Consider the following Entities and Relationships

 Room (roomno, desc, rate)

Guest (gno, gname, no_of_days)

Relation between Room and Guest is One to One.

Constraint: Primary key, no of days should be > 0.

Create a Database in 3NF & write queries for following.

•Display room details according to its rates  in ascending order.
SQL>Select desc,rate from room  order by desc ASC;

•Find the names of guest who has allocated room for more than 3 days.
SQL>Select  gname  from guest,room where guest.gno=room.rno where   no_of_days>3;

•Find no. of AC rooms.
SQL>select count(rno) from room where desc=’AC’;

•Display total amount for NON-AC rooms.
SQL>Select Sum(rate) from room where desc=’Non-AC’;

•Find names of guest with maximum room charges.
SQL>select gname from room,guest where guest.gno=room.rno  and rate = (select max(rate) from room);

Slip5

Consider the following Entities and Relationships

 Book (Book_no, title, author, price, year_published)

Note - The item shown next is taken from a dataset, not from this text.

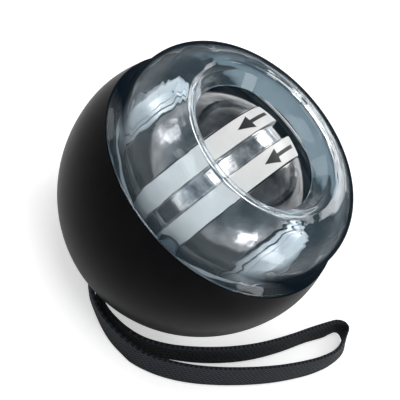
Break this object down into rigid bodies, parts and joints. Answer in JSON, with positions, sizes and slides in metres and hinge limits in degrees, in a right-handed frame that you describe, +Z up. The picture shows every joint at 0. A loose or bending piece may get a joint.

Customer (cid, cname, addr)

Relation between Book and Customer is Many to Many with quantity as

descriptive attribute.

Constraint: Primary key, price should be >0.

Create a Database in 3NF & write queries for following.

•Display customer details from 'Mumbai'.
SQL>Select * from Customerb where addr='mumbai';

•Display author wise details of book.
SQL>Select author ,title from BOOK order by author;

•Display all customers who have purchased the books published in the year 2013.
SQL>Select * from Customerb,BOOK, Customerb_BOOK where  Customerb.cid=Customerb_BOOK.cid and BOOK.BNO= Customerb_BOOK.BNO and year_published='2013';

•Display customer name that has purchased more than 3 books.
SQL>select count(BOOK.BNO),cname from Customerb,BOOK, Customerb_BOOK where  Customerb.cid=Customerb_BOOK.cid and BOOK.BNO=Customerb_BOOK.BNO and BOOK.BNO>3 group by cname;

•Displaybook names having price between 100 and 200 and published in the year 2013.
SQL>Select BOOK.title from Customerb,BOOK, Customerb_BOOK  where  price>=100 and   price<=200 and Customerb.cid=Customerb_BOOK.cid and BOOK.BNO= Customerb_BOOK.BNO;